Have you ever tried to grow a dwarf fruit tree in a garden pot for your patio or deck areas? Spend just one night sleeping next to a open window on a citrus grove and you will not have to think twice about trying this. The scent is heavenly.
Good things really do come in small packages. Dwarf citrus trees provide all the fruiting capabilities of the full sized ones but stay small because they are grafted on a smaller root stock and kept root bound in their garden pots. The most difficult issue you will face is trying to decide on which variety to choose from.
Some of the more popular varieties to pot are the Meyer lemon, which produces juicy, not tart, bright yellow lemons all year long.

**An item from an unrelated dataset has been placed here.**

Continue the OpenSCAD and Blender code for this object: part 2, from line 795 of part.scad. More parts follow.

The Eureka is the one usually found in supermarkets.
Limes are perfect container plants, especially Key Lime and the larger Bears seedless lime. Both produce fabulous fruit with a tang that is great for pies. Don't forget the leaves, they are very fragrant and can be used in Thai and Asian cooking. Yummy!

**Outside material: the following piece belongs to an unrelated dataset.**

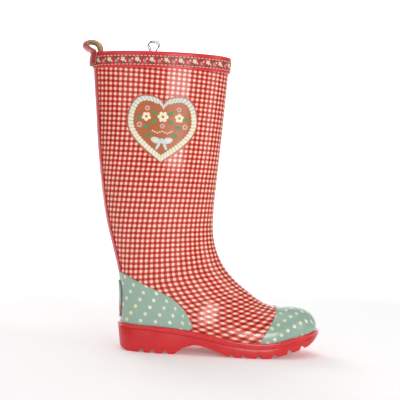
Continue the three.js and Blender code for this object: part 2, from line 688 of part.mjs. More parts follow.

Lemons and Limes are great but don't forget the other citrus plants you can pot and grow. Valencia and Calamondian Orange. Tangerine and Kumquat look lovely, smell great even if you don't eat them. Whatever you decide is fine but consider that you will have to re-pot it into a suitable container.
One that matches your decor indoors or outdoors. Pick a pot that is only slightly larger than the root ball and no more than 20" in diameter for bigger trees. The idea is to cramp the roots and keep them from over growing. Line the bottom of the pot with regular potting soil, insert the tree and barely cover the root ball with more soil. Then water thoroughly. Plan on re-potting every 3 years or so.
Expect the tree to drop some leaves initially but they will perk up when they have had a time to rest. Potted Citrus trees thrive in full sun even though they are tolerant to a wide range of temperatures. Just avoid extremes.
Lastly, remember that citrus does not ripen like a tomato. Most potted trees require 12 months to produce mature fruit. The best way to test for ripeness is to do a taste test. Now how bad can that be????
Follow the mfg directions on pruning and fertilizing. Most of all just have fun, enjoy the site, smell and taste of these fun and easy trees.